In August 1943, Koretz, the other members of the Judenrat, and the Jewish police were deported to Bergen-Belsen.

Koretz would be liberated from the Nazis by the Red Army on 23 April 1945 when the Soviets captured a train that was stranded in Tröbitz while transporting Jews from Bergen-Belsen to Theresienstadt, this train would become known as The Lost Transport. He would die later, in June, from typhus, which he had contracted in the concentration camp, in Trebitz. He was buried in the Tröbitz cemetery alongside other victims of The Lost Transport. His remains were exhumed, taken to Israel and interred there in 2000.

He was survived by his wife, Ghita Sarig Zweigel (1897–1988), son Arieh (1928–2016) and daughter Lilly (b. 1939).

== Legacy ==
Koretz's role in the deportation and murder of Salonika's Jewish community has been one of contentious debate. At least 94% of Salonika's Jewish population was murdered during the Holocaust, a figure that many have claimed was caused by the rabbi's actions during the deportations. These accusations would be primarily driven by survivors who accused him of being a collaborator due to his pushing the community to comply with the Nazi occupiers.

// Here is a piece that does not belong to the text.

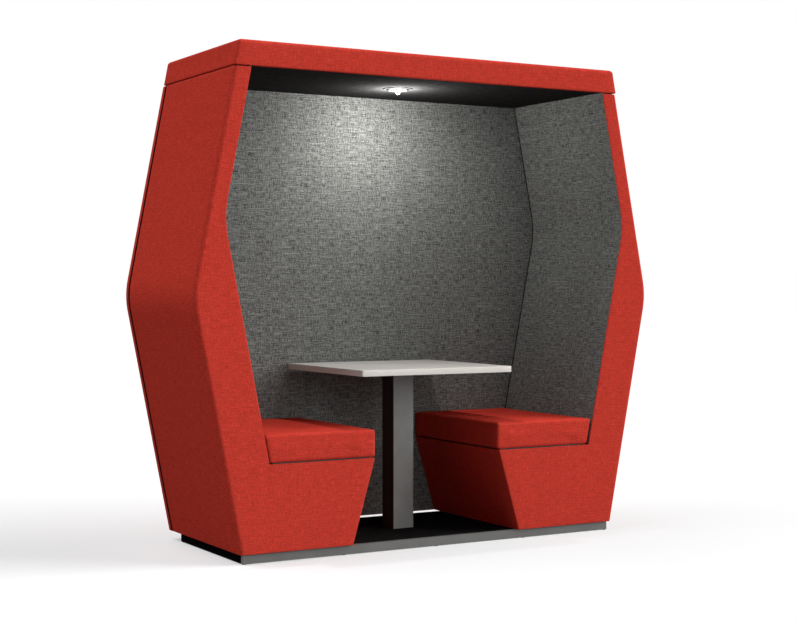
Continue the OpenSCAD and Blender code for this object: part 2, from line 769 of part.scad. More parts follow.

Some scholars have labeled Koretz as a collaborator and persecutor for having helped facilitate the deportations, handing over lists of Jews, and working to get the community to comply with the deportations. He would also tell the community that the deportations only meant that they would be relocating to German-occupied Poland, where the Jews would be settled with a new life and work. Others however have labeled him an unintentional collaborator, calling the outcome a tragedy of weak leadership.